We need companies that help employees find the solutions to get there.
Because, at the end of the day, when I walk through the door it doesn’t matter what title I carry at the office, the number of accomplishments I’ve achieved or how many articles I’ve published. My children know me as “mama.” And as a working mom — that job, that role will always be the most important role I have because I am raising the future leaders of the next generation.
Through my actions, through my words — through the day-to-day.
By pushing for a #balanceforbetter I am showing my son that independence and resiliency is a good thing. I am showing him that even when the world tells you NO, it’s not a finite answer it just means — not yet. I want to show him that his possibilities are endless not because he is a male, but because regardless of gender, regardless of race, religion, or personality differences we are ALL capable.
We are ALL equal.
But it doesn’t stop there. It’s not just important to show him these things, I need him to BELIEVE them. I need him to embody them.

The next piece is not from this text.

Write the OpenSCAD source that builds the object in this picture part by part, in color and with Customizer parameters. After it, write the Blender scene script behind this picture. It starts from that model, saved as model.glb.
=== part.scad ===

Change doesn’t happen overnight.
It happens when we teach our sons and our daughters to know no prejudice. It happens when we teach our children that differences make us stronger. It happens when we empower them to fight to be others’ voices when they feel that they have none. It happens when we encourage them to bring people along instead of leaving others behind.
It happens when we teach them that they are bigger than the status quo.
They are the change.
I don’t know about you, but in the future I envision; the future I hope for my children — everyone will have a seat at the table.